++++ Data for processing
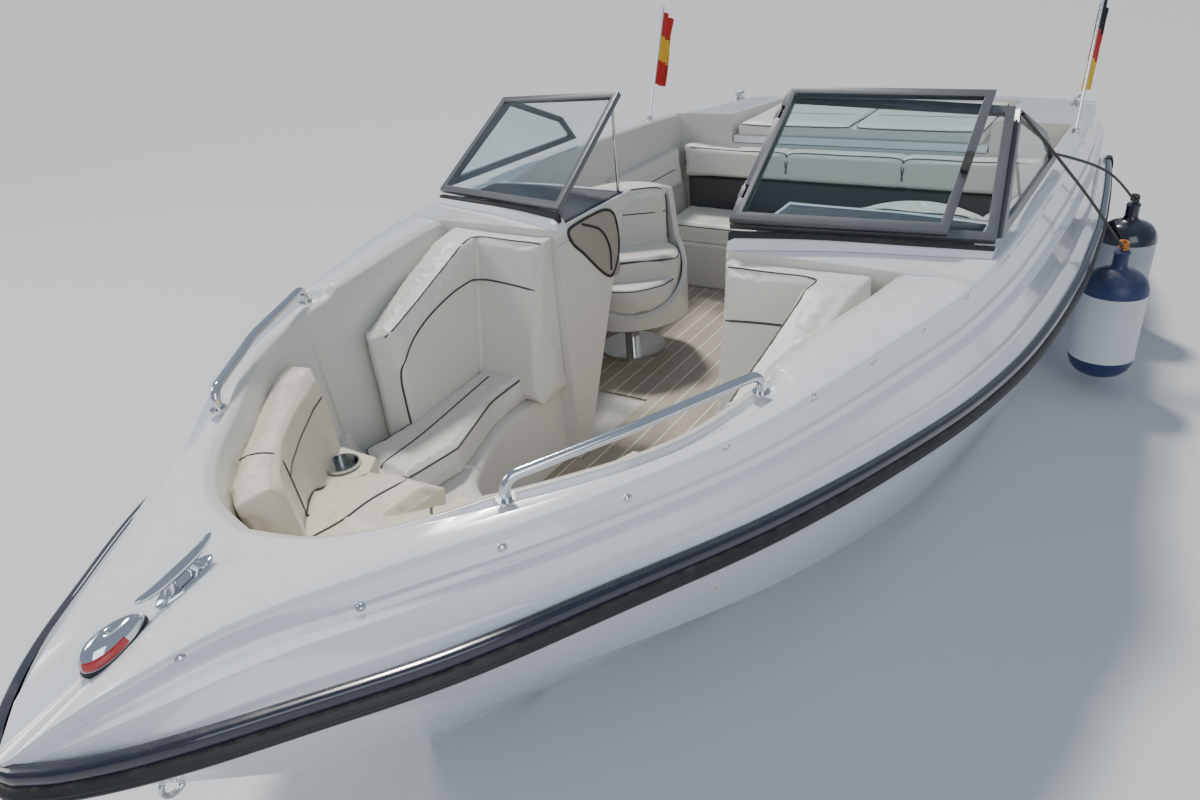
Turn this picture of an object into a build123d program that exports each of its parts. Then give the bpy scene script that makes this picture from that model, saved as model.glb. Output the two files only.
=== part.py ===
# An open 5.5 m runabout with a bow cockpit, a walk-through windshield and a stern drive, afloat.
# X runs forward to the bow, Y to port and Z up. The origin is on the centreline at the
# waterline. All sizes are millimetres.

import os
from math import cos, radians, sin, tan

from build123d import *

os.makedirs("parts", exist_ok=True)

# Hull and deck lines, from the transom to the stem. The columns are: station, keel height,
# chine half breadth, chine height, rail half breadth, rail height, shoulder half breadth,
# shoulder height
STATIONS = [
    (-2100, -385, 1040, -50, 1080, 520, 985, 835),
    (-1600, -385, 1034, -47, 1118, 534, 1022, 872),
    (-1150, -384, 1022, -40, 1142, 547, 1040, 905),
    (-700, -382, 1000, -30, 1157, 562, 1048, 930),
    (-250, -380, 960, -12, 1156, 577, 1046, 947),
    (200, -376, 903, 15, 1134, 591, 1038, 956),
    (600, -366, 838, 50, 1096, 606, 1024, 959),
    (1000, -342, 742, 100, 1027, 631, 985, 957),
    (1400, -290, 620, 170, 920, 663, 885, 948),
    (1800, -195, 460, 250, 781, 696, 755, 934),
    (2200, 5, 300, 370, 592, 727, 525, 912),
    (2450, 205, 198, 478, 458, 739, 325, 893),
    (2650, 395, 118, 572, 318, 747, 175, 873),
    (2820, 565, 62, 655, 188, 752, 95, 846),
    (2920, 665, 28, 700, 84, 751, 42, 815),
    (2955, 705, 10, 722, 28, 750, 16, 790),
]
TRANSOM_X = STATIONS[0][0]
DECK_CAMBER = 22
NARROW_HALF = 300
LEDGE_IN = 14
LEDGE_UP = 26
RIDGE_SHARE = 0.6
RIDGE_OUT = 16

# Rub rail
RAIL_STAND = 26
RAIL_HALF = 32

# Floors, and the heights that the bow seats stand at
FLOOR_Z = 90
FLOOR_SHEET = 8
FLOOR_PLAY = 4
BOW_BASE_Z = 400
BOW_FRONT_Z = 560
LIP_Z = 930
SKY_Z = 1300

# Main cockpit and the walkway between the consoles
COCKPIT_AFT_X = -1130
COCKPIT_TURN_X = 100
COCKPIT_FORE_X = 500
COCKPIT_HALF = 885
COCKPIT_FORE_HALF = 800
COCKPIT_FLARE = 5
WALK_HALF = 300
BULKHEAD_X = 995
BULKHEAD_THICK = 60
CONSOLE_HALF = 680
CONSOLE_TOP = 925
FIN_THICK = 28
# Aft edge of the console's side, station and height
FIN_EDGE = [(560, CONSOLE_TOP), (650, 720), (780, 420), (905, 140), (905, FLOOR_Z)]

# Bow cockpit in plan, port half: the lip and the foot of the side, station and half breadth
LIP = [(BULKHEAD_X, 812), (1300, 758), (1600, 712), (1930, 620), (2230, 390), (2470, 150)]
BASE = [(BULKHEAD_X, 740), (1300, 700), (1600, 640), (1770, 560), (1860, 380)]
FRONT_BASE = [(1700, 640), (1930, 560), (2180, 370), (2400, 120)]
FOOTWELL = [(BULKHEAD_X, 360), (1320, 360), (1650, 230)]
BOW_ROUND = 90
BOW_FLARE = 6

# Engine bay under the hatch and the sun pad
BAY_WALL = 60
BAY_FORE_X = COCKPIT_AFT_X - BAY_WALL
BAY_AFT_X = -1900
BAY_HALF = 600
BAY_FLOOR_Z = -150
RIM = 40
HATCH_Z = 770
HATCH_THICK = 35
HATCH_GAP = 8
HATCH_PIN_R = 4
HATCH_KNUCKLE_R = 8
HATCH_PIN_IN = 13
HATCH_EDGE_IN = 12
KNUCKLE_LONG = 60
PAD_THICK = 60
PAD_SET = 75
ENGINE_WIDE = 540
ENGINE_LONG = 560
ENGINE_TOP_Z = 480
SEAT_GAP = 0.3

# Windshield corners to port: inner foot, inner head, outer foot, outer head, and the side wing
SHIELD_A = Vector(966, 300, 1036)
SHIELD_B = Vector(526, 306, 1320)
SHIELD_C = Vector(773, 985, 998)
SHIELD_D = Vector(372, 930, 1255)
WING_STEP = Vector(-22, 4, 4)
WING_TOP = Vector(-50, 955, 1105)
WING_TIP = Vector(-190, 1000, 985)
FRAME_WIDE = 26
FRAME_THICK = 20
GLASS_THICK = 6
DOOR_GAP = 8
DOOR_PLAY = 12
DOOR_PIN_R = 5
DOOR_NOTCH = 50
LEAF_PLAY = 2
SILL_FORE = 28
SILL_AFT = 150
SILL_SINK = 75
SILL_LIP = 12
BRACE_R = 6
BRACE_HEAD = (560, -322)
BRACE_FOOT = (535, -338)

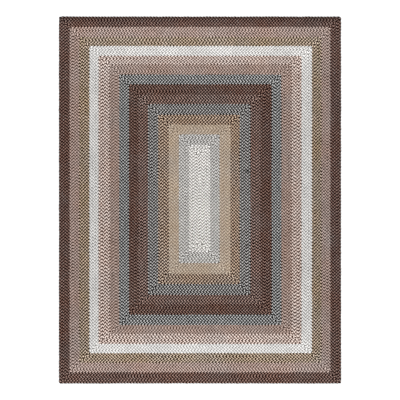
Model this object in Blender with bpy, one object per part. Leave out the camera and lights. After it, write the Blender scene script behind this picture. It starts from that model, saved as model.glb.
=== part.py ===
"""Braided rug: rounds of flattened three-strand braid, laid one inside the next and laced edge to edge.

Units are metres and +Z is up. The rug lies on Z = 0 with the middle of its underside at the origin,
its length along Y. Each round is one closed rib, flat underneath and crowned on top, swept round a
rectangle. Three rounds of one colour make a band, and the last three rounds fill the middle.
"""

import math
from collections import namedtuple

import bmesh
import bpy
import numpy as np

# Driving dimensions
RUG_WIDTH = 2.134  # along X, 7 ft
RUG_LENGTH = 2.778  # along Y
RUG_THICKNESS = 0.0095  # from the floor to the crown of a braid
ROUNDS_PER_BAND = 3
ROUND_GAP = 0.0003  # between the sides of neighbouring rounds
MIDDLE_SLIT = 0.0010  # between the two runs of the innermost round
CORNER_RADIUS = 0.010  # a braid is turned this tightly at each corner, inside and out
CORNER_STEPS = 3  # cross-sections round each corner
TIGHTEST_CORNER = 0.3  # of the rectangle's short side, for the radius where a round is very narrow
PROFILE_POINTS = 12  # points round the braid's cross-section
CROWN_SQUARENESS = 2.3  # of the upper half's superellipse, where 2 is a plain ellipse
SOLE_SQUARENESS = 3.2  # of the lower half, which is pressed flat by the floor

# Width of each band on the four sides of the rug, in millimetres, from the edge to the middle. The
# braids are drawn tighter on some runs than on others. Back is +Y. Colours are sRGB from 0 to 255.
Band = namedtuple("Band", "name colour left right back front")
BANDS = (
    Band("dark_brown_border", (92, 73, 67), 78, 78, 78, 82),
    Band("pinkish_taupe", (150, 130, 122), 74, 68, 76, 74),
    Band("olive", (138, 121, 106), 76, 72, 68, 72),
    Band("cream", (206, 203, 199), 70, 80, 74, 70),
    Band("pale_pink", (172, 153, 145), 84, 74, 64, 76),
    Band("mauve", (146, 126, 118), 72, 78, 78, 68),
    Band("blue_grey", (118, 116, 116), 74, 74, 74, 78),
    Band("dark_brown", (88, 68, 61), 72, 84, 78, 80),
    Band("mid_brown", (101, 82, 75), 72, 76, 72, 70),
    Band("grey", (116, 113, 112), 78, 82, 80, 82),
    Band("tan", (137, 120, 105), 80, 70, 76, 76),
    Band("beige", (170, 153, 138), 76, 82, 74, 82),
    Band("light_grey", (171, 168, 165), 78, 72, 78, 84),
)
MIDDLE_NAME = "white_middle"
MIDDLE_COLOUR = (198, 195, 191)
YARN_ROUGHNESS = 0.95
CREASE_ANGLE = math.radians(60)  # edges that turn more than this are shaded sharp
MM = 0.001

# A rectangle's four edges: lowest and highest X, lowest and highest Y
Edges = namedtuple("Edges", "left right front back")
Round = namedtuple("Round", "name colour outer inner")


def between(start, end, share):
    """The rectangle that lies this share of the way from start to end."""
    return Edges(*(a + (b - a) * share for a, b in zip(start, end)))


def drawn_in(edges, distance):
    """The rectangle, smaller by distance on every side."""
    return Edges(
        edges.left + distance,
        edges.right - distance,
        edges.front + distance,
        edges.back - distance,
    )


def band_rounds(name, colour, outer, inner, first_number):
    """The rounds that share out one band, from its outer edges to its inner ones."""
    rounds = []
    for i in range(ROUNDS_PER_BAND):
        outside = between(outer, inner, i / ROUNDS_PER_BAND)
        inside = between(outer, inner, (i + 1) / ROUNDS_PER_BAND)
        number = first_number + i
        rounds.append(Round(f"round_{number:02d}_{name}", colour, outside, inside))
    return rounds


def all_rounds():
    """Every round of the rug, numbered from the edge to the middle."""
    edges = Edges(-RUG_WIDTH / 2, RUG_WIDTH / 2, -RUG_LENGTH / 2, RUG_LENGTH / 2)
    rounds = []
    for band in BANDS:
        inner = Edges(
            edges.left + band.left * MM,
            edges.right - band.right * MM,
            edges.front + band.front * MM,
            edges.back - band.back * MM,
        )
        rounds += band_rounds(band.name, band.colour, edges, inner, len(rounds) + 1)
        edges = inner
    middle_x = (edges.left + edges.right) / 2
    reach = (edges.right - edges.left) / 2
    seam = Edges(middle_x, middle_x, edges.front + reach, edges.back - reach)
    rounds += band_rounds(MIDDLE_NAME, MIDDLE_COLOUR, edges, seam, len(rounds) + 1)
    return rounds


def braid_profile():
    """Cross-section of a flattened braid, as (share of the way from inner to outer side, height).

    A superellipse, squarer below than above. Its points straddle the axes, so that it has a level
    sole, a level crown and two upright sides.
    """
    angles = (np.arange(PROFILE_POINTS) + 0.5) * 2 * math.pi / PROFILE_POINTS
    squareness = np.where(np.sin(angles) > 0, CROWN_SQUARENESS, SOLE_SQUARENESS)
    across = np.sign(np.cos(angles)) * np.abs(np.cos(angles)) ** (2 / squareness)
    up = np.sign(np.sin(angles)) * np.abs(np.sin(angles)) ** (2 / squareness)
    crown = up > 0
    across /= np.where(crown, across[crown].max(), across[~crown].max())
    up /= np.where(crown, up.max(), -up.min())
    return list(zip((across + 1) / 2, (up + 1) / 2 * RUG_THICKNESS))


def rounded_rectangle(edges):
    """Points anticlockwise round a rectangle whose corners are turned on a small arc."""
    narrow = min(edges.right - edges.left, edges.back - edges.front)
    radius = min(CORNER_RADIUS, narrow * TIGHTEST_CORNER)
    centres = (
        (edges.right - radius, edges.back - radius),
        (edges.left + radius, edges.back - radius),
        (edges.left + radius, edges.front + radius),
        (edges.right - radius, edges.front + radius),
    )
    points = []
    for corner, (x, y) in enumerate(centres):
        for step in range(CORNER_STEPS):
            angle = (corner + step / (CORNER_STEPS - 1)) * math.pi / 2
            points.append((x + radius * math.cos(angle), y + radius * math.sin(angle)))
    return points


def round_mesh(name, outer, inner):
    """One closed rib: the braid's profile carried round the rectangle between outer and inner."""
    is_hairpin = inner.right - inner.left < ROUND_GAP
    outside = drawn_in(outer, ROUND_GAP / 2)
    inside = drawn_in(inner, -(MIDDLE_SLIT if is_hairpin else ROUND_GAP) / 2)
    shape = bmesh.new()
    loops = []
    for share, height in braid_profile():
        path = rounded_rectangle(between(inside, outside, share))
        loops.append([shape.verts.new((x, y, height)) for x, y in path])
    for lower, upper in zip(loops, loops[1:] + loops[:1]):
        for i in range(len(lower)):
            after = (i + 1) % len(lower)
            shape.faces.new((lower[i], lower[after], upper[after], upper[i]))
    bmesh.ops.recalc_face_normals(shape, faces=shape.faces)
    mesh = bpy.data.meshes.new(name)
    shape.to_mesh(mesh)
    shape.free()
    mesh.shade_smooth()
    mesh.set_sharp_from_angle(angle=CREASE_ANGLE)
    return mesh


def yarn_material(name, colour):
    """Plain matt yarn in the round's own colour."""
    seen = np.array(colour) / 255
    linear = np.where(seen <= 0.04045, seen / 12.92, ((seen + 0.055) / 1.055) ** 2.4)
    material = bpy.data.materials.new(f"{name}_yarn")
    material.use_nodes = True
    shader = material.node_tree.nodes["Principled BSDF"]
    shader.inputs["Base Color"].default_value = (*linear, 1)
    shader.inputs["Roughness"].default_value = YARN_ROUGHNESS
    shader.inputs["Metallic"].default_value = 0
    return material


def clear_scene():
    for old in list(bpy.data.objects):
        bpy.data.objects.remove(old, do_unlink=True)


def build_rug():
    rug = bpy.data.objects.new("rug", None)
    bpy.context.scene.collection.objects.link(rug)
    for braid in all_rounds():
        mesh = round_mesh(braid.name, braid.outer, braid.inner)
        mesh.materials.append(yarn_material(braid.name, braid.colour))
        piece = bpy.data.objects.new(braid.name, mesh)
        bpy.context.scene.collection.objects.link(piece)
        piece.parent = rug


clear_scene()
build_rug()
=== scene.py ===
"""Braided rug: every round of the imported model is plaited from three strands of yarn.

Run as a script, it plaits the bands one by one and sets up a plain studio, seen from straight above.
"""

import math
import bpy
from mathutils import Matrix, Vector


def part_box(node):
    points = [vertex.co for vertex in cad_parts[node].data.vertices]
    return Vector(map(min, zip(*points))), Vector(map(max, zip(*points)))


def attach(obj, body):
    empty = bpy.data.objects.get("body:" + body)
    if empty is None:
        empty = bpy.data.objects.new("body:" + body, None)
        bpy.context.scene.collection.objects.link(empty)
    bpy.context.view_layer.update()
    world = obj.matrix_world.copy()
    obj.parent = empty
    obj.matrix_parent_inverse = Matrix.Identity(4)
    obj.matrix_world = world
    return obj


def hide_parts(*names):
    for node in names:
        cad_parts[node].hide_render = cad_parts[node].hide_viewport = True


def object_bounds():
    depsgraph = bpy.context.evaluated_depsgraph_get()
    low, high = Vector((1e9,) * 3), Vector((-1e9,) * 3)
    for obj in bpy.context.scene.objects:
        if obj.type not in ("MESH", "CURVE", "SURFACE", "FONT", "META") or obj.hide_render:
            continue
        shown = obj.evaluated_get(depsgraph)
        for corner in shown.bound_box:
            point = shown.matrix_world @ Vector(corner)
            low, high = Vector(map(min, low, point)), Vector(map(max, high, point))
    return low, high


bl_info = {
    "name": "Braided Rug",
    "version": (1, 0, 0),
    "blender": (4, 5, 0),
    "location": "View3D > Sidebar > Braided Rug",
    "description": "Plaits the rounds of a braided rug and sets up a plain studio around it",
    "category": "Object",
}

from collections import namedtuple

import bpy
import numpy as np
from bpy.props import EnumProperty, FloatProperty, FloatVectorProperty, PointerProperty
from mathutils import Vector

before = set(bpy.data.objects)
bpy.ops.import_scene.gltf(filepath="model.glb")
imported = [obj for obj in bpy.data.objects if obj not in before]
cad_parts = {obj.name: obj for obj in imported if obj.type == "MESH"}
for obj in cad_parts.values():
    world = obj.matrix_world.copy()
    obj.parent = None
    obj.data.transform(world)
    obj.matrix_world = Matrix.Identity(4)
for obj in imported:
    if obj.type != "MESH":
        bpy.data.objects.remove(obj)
CAD_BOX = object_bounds()
RUG_LOW, RUG_HIGH = CAD_BOX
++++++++
**Objective:** From the records above, report the count of lines containing "imported" and nothing more.

**The output:** 4